REQUIREMENT:
Make an exact copy of the lines below.
* Begin *
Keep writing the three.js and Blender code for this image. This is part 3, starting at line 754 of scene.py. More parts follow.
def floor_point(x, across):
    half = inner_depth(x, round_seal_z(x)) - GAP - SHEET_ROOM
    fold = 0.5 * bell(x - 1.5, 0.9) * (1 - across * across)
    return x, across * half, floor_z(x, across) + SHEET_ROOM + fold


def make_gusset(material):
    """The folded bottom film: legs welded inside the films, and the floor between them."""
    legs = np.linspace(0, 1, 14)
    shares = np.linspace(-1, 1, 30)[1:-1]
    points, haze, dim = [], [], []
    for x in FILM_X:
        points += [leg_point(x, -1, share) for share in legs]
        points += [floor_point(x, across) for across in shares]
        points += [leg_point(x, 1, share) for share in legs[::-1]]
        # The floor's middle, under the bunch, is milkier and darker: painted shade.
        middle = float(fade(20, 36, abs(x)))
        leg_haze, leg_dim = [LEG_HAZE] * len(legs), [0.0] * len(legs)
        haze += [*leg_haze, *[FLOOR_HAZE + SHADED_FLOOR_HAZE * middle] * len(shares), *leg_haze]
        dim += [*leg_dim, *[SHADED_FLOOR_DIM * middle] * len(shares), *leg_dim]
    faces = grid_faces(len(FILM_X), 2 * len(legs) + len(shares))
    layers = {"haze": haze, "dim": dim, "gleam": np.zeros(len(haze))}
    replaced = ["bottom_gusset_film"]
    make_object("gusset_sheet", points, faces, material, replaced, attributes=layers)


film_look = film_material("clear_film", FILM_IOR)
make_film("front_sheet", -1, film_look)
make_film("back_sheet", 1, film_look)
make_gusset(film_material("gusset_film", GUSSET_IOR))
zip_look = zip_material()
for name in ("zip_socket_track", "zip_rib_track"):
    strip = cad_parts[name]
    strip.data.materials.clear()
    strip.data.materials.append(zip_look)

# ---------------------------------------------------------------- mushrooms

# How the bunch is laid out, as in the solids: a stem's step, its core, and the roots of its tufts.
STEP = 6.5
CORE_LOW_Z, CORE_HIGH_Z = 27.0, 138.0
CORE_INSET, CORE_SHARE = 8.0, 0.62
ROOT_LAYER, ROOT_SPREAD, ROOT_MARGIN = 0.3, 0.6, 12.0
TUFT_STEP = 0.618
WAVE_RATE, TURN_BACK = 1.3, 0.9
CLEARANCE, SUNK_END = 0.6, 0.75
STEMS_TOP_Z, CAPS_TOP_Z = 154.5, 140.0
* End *
CORRECT RESPONSE:
Keep writing the three.js and Blender code for this image. This is part 3, starting at line 754 of scene.py. More parts follow.
def floor_point(x, across):
    half = inner_depth(x, round_seal_z(x)) - GAP - SHEET_ROOM
    fold = 0.5 * bell(x - 1.5, 0.9) * (1 - across * across)
    return x, across * half, floor_z(x, across) + SHEET_ROOM + fold


def make_gusset(material):
    """The folded bottom film: legs welded inside the films, and the floor between them."""
    legs = np.linspace(0, 1, 14)
    shares = np.linspace(-1, 1, 30)[1:-1]
    points, haze, dim = [], [], []
    for x in FILM_X:
        points += [leg_point(x, -1, share) for share in legs]
        points += [floor_point(x, across) for across in shares]
        points += [leg_point(x, 1, share) for share in legs[::-1]]
        # The floor's middle, under the bunch, is milkier and darker: painted shade.
        middle = float(fade(20, 36, abs(x)))
        leg_haze, leg_dim = [LEG_HAZE] * len(legs), [0.0] * len(legs)
        haze += [*leg_haze, *[FLOOR_HAZE + SHADED_FLOOR_HAZE * middle] * len(shares), *leg_haze]
        dim += [*leg_dim, *[SHADED_FLOOR_DIM * middle] * len(shares), *leg_dim]
    faces = grid_faces(len(FILM_X), 2 * len(legs) + len(shares))
    layers = {"haze": haze, "dim": dim, "gleam": np.zeros(len(haze))}
    replaced = ["bottom_gusset_film"]
    make_object("gusset_sheet", points, faces, material, replaced, attributes=layers)


film_look = film_material("clear_film", FILM_IOR)
make_film("front_sheet", -1, film_look)
make_film("back_sheet", 1, film_look)
make_gusset(film_material("gusset_film", GUSSET_IOR))
zip_look = zip_material()
for name in ("zip_socket_track", "zip_rib_track"):
    strip = cad_parts[name]
    strip.data.materials.clear()
    strip.data.materials.append(zip_look)

# ---------------------------------------------------------------- mushrooms

# How the bunch is laid out, as in the solids: a stem's step, its core, and the roots of its tufts.
STEP = 6.5
CORE_LOW_Z, CORE_HIGH_Z = 27.0, 138.0
CORE_INSET, CORE_SHARE = 8.0, 0.62
ROOT_LAYER, ROOT_SPREAD, ROOT_MARGIN = 0.3, 0.6, 12.0
TUFT_STEP = 0.618
WAVE_RATE, TURN_BACK = 1.3, 0.9
CLEARANCE, SUNK_END = 0.6, 0.75
STEMS_TOP_Z, CAPS_TOP_Z = 154.5, 140.0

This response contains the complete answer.